WORK TO COMPLETE —
What is needed is an exact copy of the lines from the line containing "bpy.context.view_layer.update()" to the line containing "# detail shows and not hard glints.", both lines included, and nothing else.

============================================================

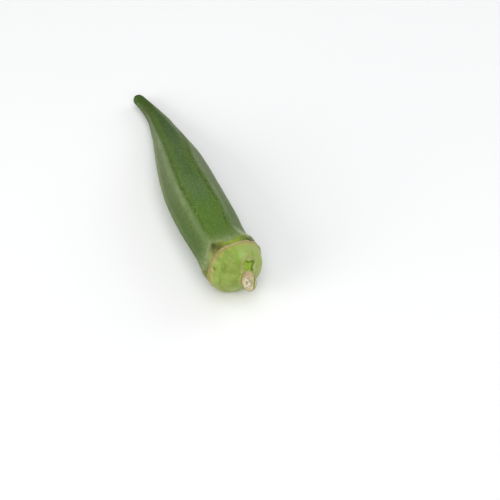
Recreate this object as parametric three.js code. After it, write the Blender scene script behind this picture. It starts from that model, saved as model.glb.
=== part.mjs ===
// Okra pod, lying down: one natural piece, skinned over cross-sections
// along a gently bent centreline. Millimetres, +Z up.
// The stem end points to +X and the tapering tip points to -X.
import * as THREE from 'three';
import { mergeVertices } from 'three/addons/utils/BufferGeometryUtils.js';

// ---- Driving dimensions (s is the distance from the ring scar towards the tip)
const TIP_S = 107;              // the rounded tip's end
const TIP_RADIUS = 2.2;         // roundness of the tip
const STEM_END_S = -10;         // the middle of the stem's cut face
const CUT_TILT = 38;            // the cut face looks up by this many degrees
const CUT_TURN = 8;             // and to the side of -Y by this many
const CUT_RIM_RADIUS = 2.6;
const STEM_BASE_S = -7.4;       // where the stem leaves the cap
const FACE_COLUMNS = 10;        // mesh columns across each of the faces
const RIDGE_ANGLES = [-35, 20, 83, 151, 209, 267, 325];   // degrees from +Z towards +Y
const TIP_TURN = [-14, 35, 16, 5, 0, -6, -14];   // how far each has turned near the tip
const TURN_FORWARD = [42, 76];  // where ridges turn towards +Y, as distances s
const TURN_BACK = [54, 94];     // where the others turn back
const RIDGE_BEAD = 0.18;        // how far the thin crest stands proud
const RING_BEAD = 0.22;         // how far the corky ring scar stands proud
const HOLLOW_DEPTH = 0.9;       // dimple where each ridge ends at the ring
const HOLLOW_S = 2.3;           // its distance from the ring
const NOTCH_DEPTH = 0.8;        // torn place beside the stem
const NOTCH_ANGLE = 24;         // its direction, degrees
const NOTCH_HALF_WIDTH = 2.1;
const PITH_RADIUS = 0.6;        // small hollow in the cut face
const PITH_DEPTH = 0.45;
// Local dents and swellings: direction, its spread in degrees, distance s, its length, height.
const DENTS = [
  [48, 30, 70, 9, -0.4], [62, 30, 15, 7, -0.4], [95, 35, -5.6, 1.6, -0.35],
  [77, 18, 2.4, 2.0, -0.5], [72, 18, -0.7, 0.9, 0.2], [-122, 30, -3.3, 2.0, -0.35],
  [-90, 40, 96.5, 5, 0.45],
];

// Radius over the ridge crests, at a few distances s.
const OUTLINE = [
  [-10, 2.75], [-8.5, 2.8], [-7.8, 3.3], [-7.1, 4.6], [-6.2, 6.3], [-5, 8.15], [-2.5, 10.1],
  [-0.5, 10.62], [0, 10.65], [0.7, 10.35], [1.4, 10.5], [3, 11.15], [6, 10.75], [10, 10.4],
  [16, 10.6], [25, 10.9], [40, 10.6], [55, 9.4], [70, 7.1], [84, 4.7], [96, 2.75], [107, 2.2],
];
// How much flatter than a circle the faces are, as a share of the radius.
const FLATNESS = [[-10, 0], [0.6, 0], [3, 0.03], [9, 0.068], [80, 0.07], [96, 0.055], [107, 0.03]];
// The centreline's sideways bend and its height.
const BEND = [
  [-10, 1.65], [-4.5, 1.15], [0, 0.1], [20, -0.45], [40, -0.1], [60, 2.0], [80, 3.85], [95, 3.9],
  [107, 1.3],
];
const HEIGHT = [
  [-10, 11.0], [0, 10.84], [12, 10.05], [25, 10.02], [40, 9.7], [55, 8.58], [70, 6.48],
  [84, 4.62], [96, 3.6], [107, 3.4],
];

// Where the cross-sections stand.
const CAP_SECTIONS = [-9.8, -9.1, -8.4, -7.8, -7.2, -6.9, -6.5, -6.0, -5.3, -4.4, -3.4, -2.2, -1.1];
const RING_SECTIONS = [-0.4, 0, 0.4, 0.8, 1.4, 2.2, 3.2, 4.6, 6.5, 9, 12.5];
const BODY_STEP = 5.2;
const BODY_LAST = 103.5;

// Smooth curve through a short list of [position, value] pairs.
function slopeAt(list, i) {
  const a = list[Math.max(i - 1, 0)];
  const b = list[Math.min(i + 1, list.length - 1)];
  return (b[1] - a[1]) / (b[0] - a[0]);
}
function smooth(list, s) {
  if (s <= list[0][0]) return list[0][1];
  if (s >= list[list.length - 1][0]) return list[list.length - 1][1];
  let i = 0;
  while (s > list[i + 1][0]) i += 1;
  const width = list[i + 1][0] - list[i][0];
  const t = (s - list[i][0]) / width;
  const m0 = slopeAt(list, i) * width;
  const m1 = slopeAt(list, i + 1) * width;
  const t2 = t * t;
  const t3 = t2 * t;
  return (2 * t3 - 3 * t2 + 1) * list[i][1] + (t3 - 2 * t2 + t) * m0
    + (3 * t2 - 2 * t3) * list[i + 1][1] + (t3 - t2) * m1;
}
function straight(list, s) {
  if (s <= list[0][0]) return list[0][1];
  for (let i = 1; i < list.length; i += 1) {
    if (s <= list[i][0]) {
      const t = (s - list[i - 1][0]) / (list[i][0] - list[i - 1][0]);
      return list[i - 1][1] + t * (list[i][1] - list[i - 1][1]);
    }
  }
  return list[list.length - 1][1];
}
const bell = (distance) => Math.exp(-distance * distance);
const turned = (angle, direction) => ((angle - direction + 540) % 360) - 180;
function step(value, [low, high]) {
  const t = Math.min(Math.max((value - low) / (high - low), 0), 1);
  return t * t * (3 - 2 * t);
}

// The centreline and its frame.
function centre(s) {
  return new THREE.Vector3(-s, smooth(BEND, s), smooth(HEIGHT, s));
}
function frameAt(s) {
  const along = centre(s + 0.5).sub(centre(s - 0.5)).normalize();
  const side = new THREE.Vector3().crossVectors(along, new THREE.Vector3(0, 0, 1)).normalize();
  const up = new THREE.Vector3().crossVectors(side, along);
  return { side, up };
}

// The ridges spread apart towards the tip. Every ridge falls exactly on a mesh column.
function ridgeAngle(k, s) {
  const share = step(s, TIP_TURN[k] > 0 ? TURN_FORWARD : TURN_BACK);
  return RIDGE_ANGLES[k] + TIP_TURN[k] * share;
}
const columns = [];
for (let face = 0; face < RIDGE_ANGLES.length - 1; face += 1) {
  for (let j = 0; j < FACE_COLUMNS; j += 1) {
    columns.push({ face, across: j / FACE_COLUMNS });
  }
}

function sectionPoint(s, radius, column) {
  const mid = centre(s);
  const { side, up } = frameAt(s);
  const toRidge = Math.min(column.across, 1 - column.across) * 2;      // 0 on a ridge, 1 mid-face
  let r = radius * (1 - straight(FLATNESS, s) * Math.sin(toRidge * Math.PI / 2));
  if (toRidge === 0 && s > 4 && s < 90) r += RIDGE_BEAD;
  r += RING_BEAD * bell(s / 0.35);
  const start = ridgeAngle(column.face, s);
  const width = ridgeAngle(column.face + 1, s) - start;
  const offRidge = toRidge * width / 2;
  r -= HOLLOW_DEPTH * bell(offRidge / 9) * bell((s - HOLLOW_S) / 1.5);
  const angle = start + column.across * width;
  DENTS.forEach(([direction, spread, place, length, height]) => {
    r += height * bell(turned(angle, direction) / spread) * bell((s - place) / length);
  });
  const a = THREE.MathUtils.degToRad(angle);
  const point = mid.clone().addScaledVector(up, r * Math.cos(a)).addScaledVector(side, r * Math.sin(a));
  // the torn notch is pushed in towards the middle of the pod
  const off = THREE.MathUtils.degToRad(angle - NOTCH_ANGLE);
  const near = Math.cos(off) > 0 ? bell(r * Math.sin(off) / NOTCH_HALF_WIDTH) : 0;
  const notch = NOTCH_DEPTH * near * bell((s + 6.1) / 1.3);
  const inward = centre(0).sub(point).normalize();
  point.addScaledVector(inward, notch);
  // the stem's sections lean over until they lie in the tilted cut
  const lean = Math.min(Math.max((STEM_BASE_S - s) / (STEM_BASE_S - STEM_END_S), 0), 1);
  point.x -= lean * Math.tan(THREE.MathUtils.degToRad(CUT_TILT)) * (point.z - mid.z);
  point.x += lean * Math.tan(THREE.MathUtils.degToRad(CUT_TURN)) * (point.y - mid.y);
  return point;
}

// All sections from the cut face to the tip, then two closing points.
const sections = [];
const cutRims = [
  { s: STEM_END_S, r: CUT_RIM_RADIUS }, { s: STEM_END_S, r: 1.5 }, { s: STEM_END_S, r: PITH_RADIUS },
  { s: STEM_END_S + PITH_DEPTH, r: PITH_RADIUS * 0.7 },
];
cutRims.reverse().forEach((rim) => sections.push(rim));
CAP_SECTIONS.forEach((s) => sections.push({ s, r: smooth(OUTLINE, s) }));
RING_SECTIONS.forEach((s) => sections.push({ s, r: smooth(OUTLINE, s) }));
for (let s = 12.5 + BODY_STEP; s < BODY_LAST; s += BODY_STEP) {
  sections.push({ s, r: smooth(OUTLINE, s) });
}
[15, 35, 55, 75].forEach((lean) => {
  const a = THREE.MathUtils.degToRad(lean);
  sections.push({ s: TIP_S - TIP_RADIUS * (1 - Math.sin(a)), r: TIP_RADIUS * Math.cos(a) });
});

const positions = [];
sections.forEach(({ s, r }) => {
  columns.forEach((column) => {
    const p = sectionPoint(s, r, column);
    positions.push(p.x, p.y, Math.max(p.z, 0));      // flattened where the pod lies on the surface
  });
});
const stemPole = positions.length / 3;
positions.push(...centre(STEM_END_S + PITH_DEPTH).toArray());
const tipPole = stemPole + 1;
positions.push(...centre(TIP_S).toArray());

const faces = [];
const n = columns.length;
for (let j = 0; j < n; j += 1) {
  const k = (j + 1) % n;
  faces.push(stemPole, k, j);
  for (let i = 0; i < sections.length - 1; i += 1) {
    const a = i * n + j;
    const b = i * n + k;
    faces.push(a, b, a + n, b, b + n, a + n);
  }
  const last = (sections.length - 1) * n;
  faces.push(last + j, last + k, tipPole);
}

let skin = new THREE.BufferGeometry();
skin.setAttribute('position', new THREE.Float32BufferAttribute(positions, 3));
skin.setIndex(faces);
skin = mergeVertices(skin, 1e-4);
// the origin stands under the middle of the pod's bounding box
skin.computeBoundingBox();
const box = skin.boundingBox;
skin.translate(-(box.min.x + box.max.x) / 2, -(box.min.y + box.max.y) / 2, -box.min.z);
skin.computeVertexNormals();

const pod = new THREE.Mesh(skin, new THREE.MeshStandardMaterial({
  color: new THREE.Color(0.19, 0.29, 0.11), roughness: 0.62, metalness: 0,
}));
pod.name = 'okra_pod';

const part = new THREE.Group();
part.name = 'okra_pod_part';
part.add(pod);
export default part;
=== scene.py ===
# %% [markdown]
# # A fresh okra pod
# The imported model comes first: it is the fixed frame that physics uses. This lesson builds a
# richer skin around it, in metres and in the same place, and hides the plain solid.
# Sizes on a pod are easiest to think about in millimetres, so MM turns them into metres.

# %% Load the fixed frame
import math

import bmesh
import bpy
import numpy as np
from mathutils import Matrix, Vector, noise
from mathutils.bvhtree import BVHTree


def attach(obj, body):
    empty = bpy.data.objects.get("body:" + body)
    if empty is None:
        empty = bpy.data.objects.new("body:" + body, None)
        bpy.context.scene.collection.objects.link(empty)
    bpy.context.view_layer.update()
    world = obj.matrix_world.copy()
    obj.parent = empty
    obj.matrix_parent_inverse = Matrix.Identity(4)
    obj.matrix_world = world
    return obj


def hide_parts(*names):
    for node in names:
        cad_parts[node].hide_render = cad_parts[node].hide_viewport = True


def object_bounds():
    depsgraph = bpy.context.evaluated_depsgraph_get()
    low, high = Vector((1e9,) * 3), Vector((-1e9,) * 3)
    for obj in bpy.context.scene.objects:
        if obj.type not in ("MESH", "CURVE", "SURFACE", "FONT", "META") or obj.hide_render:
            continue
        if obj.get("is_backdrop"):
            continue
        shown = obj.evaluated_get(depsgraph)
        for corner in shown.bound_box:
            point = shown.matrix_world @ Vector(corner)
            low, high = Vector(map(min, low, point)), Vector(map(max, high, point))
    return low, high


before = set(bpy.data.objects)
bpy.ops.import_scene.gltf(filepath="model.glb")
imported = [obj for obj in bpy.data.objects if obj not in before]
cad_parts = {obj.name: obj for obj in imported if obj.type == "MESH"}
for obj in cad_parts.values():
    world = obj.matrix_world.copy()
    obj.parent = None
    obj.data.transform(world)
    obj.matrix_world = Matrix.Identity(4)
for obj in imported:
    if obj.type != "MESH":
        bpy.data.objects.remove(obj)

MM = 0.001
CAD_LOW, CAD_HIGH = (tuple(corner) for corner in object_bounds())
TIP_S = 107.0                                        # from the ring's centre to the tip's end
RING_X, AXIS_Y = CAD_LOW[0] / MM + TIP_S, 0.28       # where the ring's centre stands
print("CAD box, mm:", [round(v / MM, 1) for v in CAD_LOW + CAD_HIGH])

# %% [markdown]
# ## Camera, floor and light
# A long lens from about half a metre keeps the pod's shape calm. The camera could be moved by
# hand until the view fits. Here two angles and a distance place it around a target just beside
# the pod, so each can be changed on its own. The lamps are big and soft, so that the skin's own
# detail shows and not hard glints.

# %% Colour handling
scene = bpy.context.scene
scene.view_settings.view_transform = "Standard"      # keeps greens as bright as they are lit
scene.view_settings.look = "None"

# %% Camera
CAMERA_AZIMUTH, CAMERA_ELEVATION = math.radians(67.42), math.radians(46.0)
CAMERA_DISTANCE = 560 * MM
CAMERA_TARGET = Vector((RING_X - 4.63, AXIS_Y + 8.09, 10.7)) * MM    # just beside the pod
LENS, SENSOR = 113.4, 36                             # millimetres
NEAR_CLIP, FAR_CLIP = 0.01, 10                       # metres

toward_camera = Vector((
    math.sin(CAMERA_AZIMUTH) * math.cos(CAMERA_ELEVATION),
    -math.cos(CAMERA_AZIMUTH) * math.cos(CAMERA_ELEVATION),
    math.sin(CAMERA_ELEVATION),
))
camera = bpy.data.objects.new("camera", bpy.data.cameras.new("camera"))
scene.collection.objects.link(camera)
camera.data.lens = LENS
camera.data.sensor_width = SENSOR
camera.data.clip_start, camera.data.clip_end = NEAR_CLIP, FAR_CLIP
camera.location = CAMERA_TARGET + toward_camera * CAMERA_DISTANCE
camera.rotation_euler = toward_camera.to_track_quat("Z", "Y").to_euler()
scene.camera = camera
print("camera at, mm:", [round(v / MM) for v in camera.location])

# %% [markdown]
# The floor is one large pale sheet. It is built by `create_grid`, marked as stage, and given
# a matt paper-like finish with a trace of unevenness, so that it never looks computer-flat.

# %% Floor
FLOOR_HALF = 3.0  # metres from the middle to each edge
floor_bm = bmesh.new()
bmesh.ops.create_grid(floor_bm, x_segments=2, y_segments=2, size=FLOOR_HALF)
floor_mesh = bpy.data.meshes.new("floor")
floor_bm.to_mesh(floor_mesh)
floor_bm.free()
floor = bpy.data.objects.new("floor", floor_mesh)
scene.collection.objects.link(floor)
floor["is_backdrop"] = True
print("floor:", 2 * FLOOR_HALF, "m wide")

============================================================

WORKED ANSWER —
    bpy.context.view_layer.update()
    world = obj.matrix_world.copy()
    obj.parent = empty
    obj.matrix_parent_inverse = Matrix.Identity(4)
    obj.matrix_world = world
    return obj


def hide_parts(*names):
    for node in names:
        cad_parts[node].hide_render = cad_parts[node].hide_viewport = True


def object_bounds():
    depsgraph = bpy.context.evaluated_depsgraph_get()
    low, high = Vector((1e9,) * 3), Vector((-1e9,) * 3)
    for obj in bpy.context.scene.objects:
        if obj.type not in ("MESH", "CURVE", "SURFACE", "FONT", "META") or obj.hide_render:
            continue
        if obj.get("is_backdrop"):
            continue
        shown = obj.evaluated_get(depsgraph)
        for corner in shown.bound_box:
            point = shown.matrix_world @ Vector(corner)
            low, high = Vector(map(min, low, point)), Vector(map(max, high, point))
    return low, high


before = set(bpy.data.objects)
bpy.ops.import_scene.gltf(filepath="model.glb")
imported = [obj for obj in bpy.data.objects if obj not in before]
cad_parts = {obj.name: obj for obj in imported if obj.type == "MESH"}
for obj in cad_parts.values():
    world = obj.matrix_world.copy()
    obj.parent = None
    obj.data.transform(world)
    obj.matrix_world = Matrix.Identity(4)
for obj in imported:
    if obj.type != "MESH":
        bpy.data.objects.remove(obj)

MM = 0.001
CAD_LOW, CAD_HIGH = (tuple(corner) for corner in object_bounds())
TIP_S = 107.0                                        # from the ring's centre to the tip's end
RING_X, AXIS_Y = CAD_LOW[0] / MM + TIP_S, 0.28       # where the ring's centre stands
print("CAD box, mm:", [round(v / MM, 1) for v in CAD_LOW + CAD_HIGH])

# %% [markdown]
# ## Camera, floor and light
# A long lens from about half a metre keeps the pod's shape calm. The camera could be moved by
# hand until the view fits. Here two angles and a distance place it around a target just beside
# the pod, so each can be changed on its own. The lamps are big and soft, so that the skin's own
# detail shows and not hard glints.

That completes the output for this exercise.